ECLI:NL:CRVB:2012:BW8009
Centrale Raad van Beroep
- Hoger beroep
- T. Hoogenboom
- J. Brand
- I.M.J. Hilhorst-Hagen
- Rechtspraak.nl
Beoordeling van de niet-ontvankelijkheid van bezwaar tegen terugvordering uitkering door het Uwv
In deze zaak heeft de Centrale Raad van Beroep op 1 juni 2012 uitspraak gedaan in hoger beroep tegen een eerdere uitspraak van de rechtbank Haarlem. De zaak betreft een geschil tussen appellante en het Uitvoeringsinstituut werknemersverzekeringen (Uwv) over de niet-ontvankelijkheid van een bezwaar tegen de terugvordering van onverschuldigd betaalde uitkering. Het Uwv had op 27 januari 2010 besloten om de onverschuldigd betaalde uitkering terug te vorderen. Appellante maakte hiertegen tijdig bezwaar, maar het Uwv verklaarde dit bezwaar op 18 mei 2010 niet-ontvankelijk, omdat appellante geen gronden had vermeld in haar bezwaarschrift.

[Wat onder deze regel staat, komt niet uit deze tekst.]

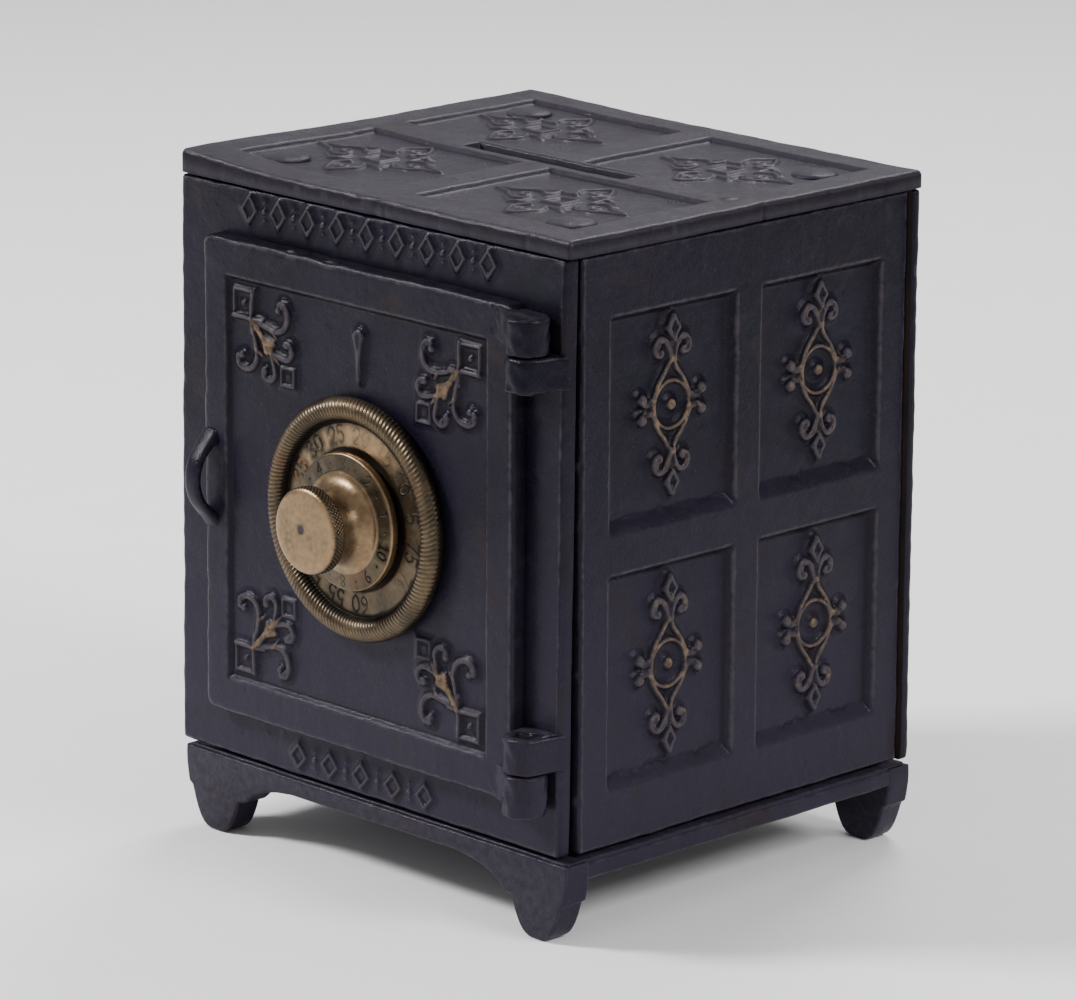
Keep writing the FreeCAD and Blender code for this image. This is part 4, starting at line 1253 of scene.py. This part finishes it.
def turned(name, centre, axis, profile, columns, material, lift, wear):
    """A mesh turned from (radius, height) rows; rows that start off the axis form a closed
    loop and give a bored piece.

    lift is an array that pushes the surface out along its own normals, and wear its edge
    field.  axis is "y" for the dials, whose height runs towards -Y, or "z".
    """
    profile = np.array(profile, float)
    rows = len(profile)
    closed = profile[0, 0] > 1e-6
    if closed:
        tangent = np.roll(profile, -1, axis=0) - np.roll(profile, 1, axis=0)
    else:
        tangent = np.gradient(profile, axis=0)
    tangent /= np.maximum(np.linalg.norm(tangent, axis=1)[:, None], 1e-9)
    normal = np.stack([-tangent[:, 1], tangent[:, 0]], -1)
    if not closed:
        normal[0] = (0, normal[1, 1] / max(abs(normal[1, 1]), 1e-9))
        normal[-1] = (0, 0)
    angles = np.linspace(0, 2 * math.pi, columns, endpoint=False)
    radius = profile[:, :1] + lift * normal[:, :1]
    height = profile[:, 1:] + lift * normal[:, 1:]
    across, up = radius * np.cos(angles), radius * np.sin(angles)
    if axis == "y":
        points = np.stack([centre[0] + across, centre[1] - height, centre[2] + up], -1)
    else:
        points = np.stack([centre[0] + across, centre[1] + up, centre[2] + height], -1)
    wear = np.clip(wear, 0, 1)
    if closed:
        piece = loft(name, points, [material], closed_path=True, fields={"edge": wear.ravel()})
    else:
        first, last = points[0, 0], points[-1, 0]
        vertices = np.vstack([first, points[1:-1].reshape(-1, 3), last])
        values = np.concatenate([wear[0, :1], wear[1:-1].ravel(), wear[-1, :1]])
        faces = []
        end = len(vertices) - 1
        for column in range(columns):
            step = (column + 1) % columns
            faces.append((0, 1 + column, 1 + step))
            for row in range(rows - 3):
                base = 1 + row * columns
                faces.append((base + column, base + columns + column,
                              base + columns + step, base + step))
            base = 1 + (rows - 3) * columns
            faces.append((base + column, end, base + step))
        piece = mesh_object(name, vertices, faces, [material], fields={"edge": values})
    return fix_normals(piece)


def blank_fields(profile, columns):
    """A profile's radii and heights, the angles around it, and its bare lift and wear."""
    radii, heights = np.array(profile).T.copy()
    angles = np.linspace(0, 2 * math.pi, columns, endpoint=False)
    shape = (len(profile), columns)
    return radii, heights, angles, np.zeros(shape), np.full(shape, NEUTRAL)


DIGITS = {
    "0": [[(0.3, 1), (0.05, 0.75), (0.05, 0.25), (0.3, 0), (0.55, 0.25), (0.55, 0.75),
           (0.3, 1)]],
    "1": [[(0.1, 0.8), (0.3, 1), (0.3, 0)], [(0.1, 0), (0.5, 0)]],
    "2": [[(0.05, 0.78), (0.3, 1), (0.55, 0.75), (0.4, 0.4), (0.05, 0)], [(0.05, 0), (0.55, 0)]],
    "3": [[(0.05, 0.85), (0.35, 1), (0.5, 0.76), (0.25, 0.53), (0.55, 0.28), (0.3, 0),
           (0.05, 0.14)]],
    "4": [[(0.42, 0), (0.42, 1), (0.0, 0.3), (0.6, 0.3)]],
    "5": [[(0.5, 1), (0.12, 1), (0.08, 0.56)],
          [(0.08, 0.56), (0.35, 0.64), (0.55, 0.32), (0.3, 0), (0.05, 0.12)]],
    "6": [[(0.48, 0.98), (0.15, 0.7), (0.05, 0.3), (0.3, 0), (0.55, 0.28), (0.3, 0.54),
           (0.07, 0.34)]],
    "7": [[(0.05, 1), (0.55, 1)], [(0.55, 1), (0.3, 0.5), (0.2, 0)]],
    "8": [[(0.3, 0.53), (0.08, 0.77), (0.3, 1), (0.52, 0.77), (0.3, 0.53), (0.04, 0.25),
           (0.3, 0), (0.56, 0.25), (0.3, 0.53)]],
    "9": [[(0.53, 0.66), (0.3, 0.46), (0.05, 0.72), (0.3, 1), (0.55, 0.7), (0.45, 0.3),
           (0.12, 0.02)]],
}
STRAIGHT = "147"


def number_ring(radii, columns, middle, labels, size, half, height, ticks):
    """Numbers that read from the dial's centre outwards, over the rows at some radii."""
    turn = 2 * math.pi * middle
    order = np.argsort(radii)
    relief = Relief(np.linspace(0, turn, columns, endpoint=False), radii[order])
    for index, label in enumerate(labels):
        share = (index + 0.5) / len(labels)
        advance = size * 0.78
        start = share * turn + advance * len(label) / 2 - 0.12 * size
        for place, digit in enumerate(label):
            for line in DIGITS[digit]:
                points = [(start - place * advance - size * a,
                           middle + size * (b - 0.5)) for a, b in line]
                straight = digit in STRAIGHT or len(line) == 2
                for part in zip(points, points[1:]) if straight else [points]:
                    relief.stroke(part, half, height, 0, 0.4)
        if ticks:
            relief.dot(((index + 1) / len(labels) * turn % turn, middle), half * 1.5,
                       height, 0, 0.4)
    return relief.height[np.argsort(order)]


def rows_between(*corners):
    """Rows of (radius, height) along straight runs given as (radius, height, row count)."""
    rows = []
    for (r0, h0, count), (r1, h1, _) in zip(corners, corners[1:]):
        for t in np.linspace(0, 1, count, endpoint=False):
            rows.append((r0 + (r1 - r0) * t, h0 + (h1 - h0) * t))
    rows.append(corners[-1][:2])
    return rows


def rim_curve(centre, half, low, rise, start, stop, count):
    """Rows over a rim's rounded crest, from angle start to stop in degrees."""
    return [(centre + half * math.cos(a), low + rise * math.sin(a))
            for a in np.radians(np.linspace(start, stop, count))]


def make_outer_dial():
    """Brass ring dial: rope-fluted rim, dark groove, and a face with sunk numbers."""
    outer, bore, back = DIAL_HIGH[0] - 0.2, 5.1, 55.6
    rim_half, rim_foot, rim_rise = 2.65, 57.2, 2.6
    flutes, slant = 155, 2.9
    columns = flutes * 7
    profile = rows_between((bore, back, 1), (outer - 1.6, back, 2), (outer - 0.4, 56.1, 2),
                           (outer, 56.9, 1))[:-1]
    rim_start = len(profile)
    profile += rim_curve(outer - rim_half, rim_half, rim_foot, rim_rise, 0, 168, 21)
    rim_stop = len(profile)
    face = slice(rim_stop + 1, rim_stop + 28)
    profile += rows_between((21.35, 57.0, 1), (21.0, 57.35, 26), (15.8, 57.5, 2),
                            (15.2, 57.3, 3), (bore, 57.3, 1))
    profile += rows_between((bore, 57.0, 1), (bore, 56.3, 1))
    radii, heights, angles, lift, wear = blank_fields(profile, columns)
    # slanting flutes over the rim's crest, worn on one side
    run = np.concatenate([[0], np.cumsum(np.hypot(np.diff(radii), np.diff(heights)))])
    phase = flutes * angles[None, :] + 2 * math.pi * run[:, None] / slant
    ridge = np.abs(np.sin(phase / 2)) ** 0.75
    over = np.zeros(len(profile))
    over[rim_start:rim_stop] = np.sin(np.linspace(0.25, math.pi - 0.3, rim_stop - rim_start))
    worn = 1 - 0.35 * smooth(np.sin(angles + 2.2) * 0.9)
    lift += 0.3 * (ridge - 0.8) * over[:, None] ** 0.5 * worn[None, :]
    wear += over[:, None] * ((ridge - 0.6) * 0.5 - 0.02)
    # numbers, fainter on three sides
    labels = [str(value) for value in range(5, 80, 5)]
    digits = number_ring(radii[face], columns, 18.45, labels, 3.5, 0.24, 0.42, False)
    digits = digits * (0.55 + 0.45 * np.sin(angles * 3 + 1))
    lift[face] -= 0.75 * digits
    wear[face] += 0.02 - digits * 1.3
    # grime and painted shade in the groove inside the rim and beside the inner dial, and a rubbed
    # side
    groove = np.exp(-((radii - 21.3) / 0.75) ** 2)
    groove[:rim_start] = 0
    wear -= groove[:, None] * 0.6
    wear -= (np.exp(-((radii - 15.4) / 0.6) ** 2) * 0.3)[:, None]
    rubbed = smooth(np.cos(angles - 1.75) * 1.3 - 0.2) * 0.26
    wear[face] += rubbed[None, :]
    piece = turned("outer_dial_ring", (0, MID_Y, DIAL_Z), "y", profile, columns, BRASS, lift,
                   wear)
    stand_for(piece, "outer_dial", "outer_dial")


def make_dial_knob():
    """Brass knob: numbered disc, concave neck, and a diamond-knurled head."""
    columns, knurls, knurl_pitch = 640, 64, 0.5
    radius, head, neck, bore, back = 15.0, 9.4, 7.35, 1.72, 58.4
    profile = [(0.0, 72.12)] + [(step, 72.1) for step in np.linspace(0.3, 3.0, 10)]
    profile += [(4.5, 72.05), (7.0, 71.98), (8.5, 71.9), (9.05, 71.7)]
    knurl_start = len(profile)
    profile += rows_between((head, 71.2, 30), (head, 68.9, 1))
    knurl_stop = len(profile)
    profile += [(9.0, 68.6), (8.2, 68.35), (7.55, 68.1), (neck, 67.6), (neck, 67.1)]
    profile += [(neck + 3.7 * (1 - math.cos(t)), 67.0 - 5.9 * math.sin(t) ** 0.9)
                for t in np.linspace(0.15, math.pi / 2, 10)]
    face_start = len(profile)
    profile += rows_between((11.3, 60.95, 24), (14.5, 60.6, 1))
    face_stop = len(profile)
    profile += [(14.85, 60.45), (radius, 60.15), (radius, 59.0), (14.8, 58.55), (14.4, back),
                (6.0, back), (bore, back), (bore, 64.0), (bore, 71.0), (0.0, 71.0)]
    radii, heights, angles, lift, wear = blank_fields(profile, columns)
    band, face = slice(knurl_start, knurl_stop), slice(face_start, face_stop)
    slope = heights[band][:, None] * math.pi / knurl_pitch
    diamond = np.cos(knurls * angles[None, :]) * np.cos(slope)
    fade = np.sin(np.linspace(0.2, math.pi - 0.2, knurl_stop - knurl_start))[:, None] ** 0.5
    lift[band] += 0.13 * diamond * fade
    wear[band] += 0.3 * diamond * fade
    labels = [str(value) for value in range(1, 11)]
    digits = number_ring(radii[face], columns, 12.9, labels, 2.5, 0.2, 0.38, True)
    digits = digits * (0.7 + 0.3 * np.sin(angles * 2 + 2))
    lift[face] -= 0.7 * digits
    wear[face] -= digits * 1.3
    # handled places: the disc's rim, the head's edge and face, and the neck, whose brightening is
    # partly a painted highlight
    wear[face_stop:face_stop + 4] += 0.3
    wear[knurl_start - 2:knurl_start] += 0.3
    wear[:knurl_start - 2] += 0.24
    # painted highlight and handling wear: the neck brightened all round
    wear[knurl_stop + 1:face_start] += 0.24
    # the spindle's riveted end, a punch mark a little off the middle of the head
    punch = np.hypot(radii[:, None] * np.cos(angles) + 0.8, radii[:, None] * np.sin(angles) - 0.4)
    dent = np.exp(-(punch / 0.75) ** 2)
    dent[knurl_start:] = 0
    lift -= 0.3 * dent
    wear -= 0.75 * dent
    piece = turned("dial_knob_turned", (0, MID_Y, DIAL_Z), "y", profile, columns, BRASS, lift,
                   wear)
    stand_for(piece, "inner_dial", "dial_knob")


def make_tie_rods():
    """Each rod with a hand-formed round head, a little out of true."""
    shank, end, columns = 2.0, 1.5, 72
    for index, label in enumerate(sorted(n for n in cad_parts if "tie_rod" in n)):
        low, high = span(label)
        centre = ((low[0] + high[0]) / 2, (low[1] + high[1]) / 2, 0)
        top = high[2] + (0.5 if low[0] > 0 else 1.0)
        head = (high[0] - low[0]) / 2
        head_rows = [(0.0, top), (1.3, top - 0.02), (2.6, top - 0.12), (3.8, top - 0.3),
                     (4.6, top - 0.48), (head - 0.2, top - 0.72), (head, top - 0.95),
                     (head - 0.1, top - 1.25)]
        profile = head_rows + [(shank, top - 1.25), (shank, top - 70.0), (shank, low[2] + 0.5),
                               (end, low[2] + 0.05), (0.0, low[2])]
        radii, _, angles, lift, wear = blank_fields(profile, columns)
        on_head = np.arange(len(profile))[:, None] < len(head_rows)
        sway = 0.16 * np.sin(2 * angles + index) + 0.09 * np.sin(5 * angles + 2 * index)
        lift += on_head * (radii[:, None] / head) ** 2 * sway
        wear[3:7] += 0.2
        piece = turned(label + "_headed", centre, "z", profile, columns, IRON, lift, wear)
        stand_for(piece, "case", label)


make_sides()
make_top()
make_front_frame()
make_door()
make_base()
make_outer_dial()
make_dial_knob()
make_tie_rods()

for label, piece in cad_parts.items():
    if not piece.hide_render:
        piece.data.materials.clear()
        piece.data.materials.append(STEEL)


# ---------------------------------------------------------------- floor, lights, camera

def make_floor():
    """A plain pale floor, 6 m square."""
    mesh = bpy.data.meshes.new("floor")
    reach = 3.0
    mesh.from_pydata([(-reach, -reach, 0), (reach, -reach, 0), (reach, reach, 0),
                      (-reach, reach, 0)], [], [(0, 1, 2, 3)])
    floor = bpy.data.objects.new("floor", mesh)
    floor.data.materials.append(floor_paper())
    bpy.context.scene.collection.objects.link(floor)


def soft_light(name, place, target, size, power):
    """A square softbox, size in metres and power in watts."""
    data = bpy.data.lights.new(name, "AREA")
    data.shape = "SQUARE"
    data.size = size
    data.energy = power
    lamp = bpy.data.objects.new(name, data)
    lamp.location = place
    lamp.rotation_euler = (Vector(target) - Vector(place)).to_track_quat("-Z", "Y").to_euler()
    bpy.context.scene.collection.objects.link(lamp)


def make_lights():
    world = bpy.data.worlds.new("studio")
    world.use_nodes = True
    background = world.node_tree.nodes["Background"]
    fill(background, {"Color": (1, 1, 1, 1), "Strength": 0.5})
    bpy.context.scene.world = world
    centre = (0, 0, 0.08)
    soft_light("left_softbox", (-0.75, -0.75, 0.95), centre, 0.28, 25)
    soft_light("right_softbox", (1.05, 0.15, 0.8), centre, 0.4, 12)
    soft_light("top_softbox", (-0.35, 0.75, 1.0), centre, 0.5, 9)


def make_camera():
    """Seen from the front right and above, with a long lens."""
    azimuth = math.radians(45.59)
    elevation = math.radians(14.91)
    roll = math.radians(0.35)
    distance = 1300.9 * MM
    target = Vector((-2.97, MID_Y, 75.82)) * MM
    away = Vector((math.sin(azimuth) * math.cos(elevation),
                   -math.cos(azimuth) * math.cos(elevation), math.sin(elevation)))
    right = Vector((math.cos(azimuth), math.sin(azimuth), 0))
    up = away.cross(right)
    tilted_right = right * math.cos(roll) + up * math.sin(roll)
    tilted_up = up * math.cos(roll) - right * math.sin(roll)
    data = bpy.data.cameras.new("camera")
    data.sensor_width = 36.0
    data.lens = 198.14
    data.clip_start = 0.05
    data.clip_end = 20.0
    camera = bpy.data.objects.new("camera", data)
    turn = Matrix((tilted_right, tilted_up, away)).transposed().to_4x4()
    camera.matrix_world = Matrix.Translation(target + away * distance) @ turn
    bpy.context.scene.collection.objects.link(camera)
    bpy.context.scene.camera = camera


make_floor()
make_lights()
make_camera()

De rechtbank heeft het beroep van appellante tegen dit besluit ongegrond verklaard. In hoger beroep heeft appellante aangevoerd dat zij wel degelijk gronden had aangevoerd in haar bezwaar en dat het Uwv ten onrechte geen rekening had gehouden met de belangenafweging en de beginselen van behoorlijk bestuur. De Raad overweegt dat volgens artikel 6:5 van de Algemene wet bestuursrecht (Awb) het bezwaarschrift de gronden van het bezwaar moet bevatten. De Raad concludeert dat appellante niet heeft voldaan aan deze vereiste, aangezien zij niet heeft vermeld waarom zij het niet eens was met het besluit van 27 januari 2010.
De Raad stelt vast dat appellante in de gelegenheid is gesteld om het verzuim te herstellen, maar dat zij hiervan geen gebruik heeft gemaakt. Ook heeft zij niet binnen de gestelde termijn om verlenging van de termijn verzocht. De Raad onderschrijft de overwegingen van de rechtbank en bevestigt de aangevallen uitspraak. Er is geen aanleiding voor een proceskostenveroordeling, en de uitspraak is openbaar gedaan op 1 juni 2012.